Thanks for the replies.
I'm surprised that nobody has mentioned that the increasing involvement of the banking elite may not be good for Bitcoin, and may be an attempt to move it away from being a peer-to-peer instrument.
The original idea was to provide a stable method of transferring funds between individuals, and not require the involvement of the banks, If you wanted to save 'money' you didn't need to do anything, you just left your coins on the blockchain. All of the problems derive from the banking type services that have spawned to take advantage of the Bitcoin concept, ETFs and other financial instruments provide bankers with a means to manipulate the price of Bitcoin, and a means to remove Bitcoin from daily use in the crypto economy.
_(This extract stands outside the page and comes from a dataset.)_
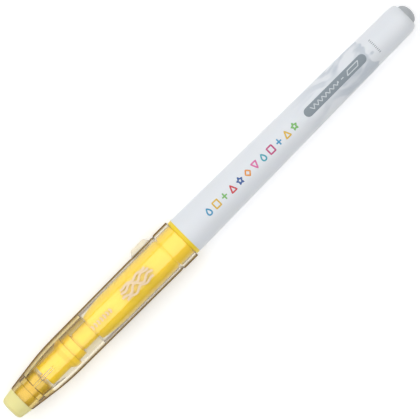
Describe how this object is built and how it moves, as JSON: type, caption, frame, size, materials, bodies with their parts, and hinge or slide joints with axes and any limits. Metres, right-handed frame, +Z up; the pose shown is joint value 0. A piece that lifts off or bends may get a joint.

Banks are careless, they've proved that repeatedly.
If a bank loses 100000
BTC the price of bitcoin will be pushed up as they will either: cause hyperinflation on their country which will push the price up internationally if it's a UK/US/EU bank; or cause the bitcoin price to boom as the bank buys up the 100000
BTC it lost. Although this may also cause a lot more issues economically for certain countries so this should be predicted by any bank that wants to encourage this system.
Even safe deposit boxes have proven themselves to be unsafe (the gang who drilled about a metre into the side of a concrete wall in London a few years ago springs to mind) where they made off with millions of pounds of precious items.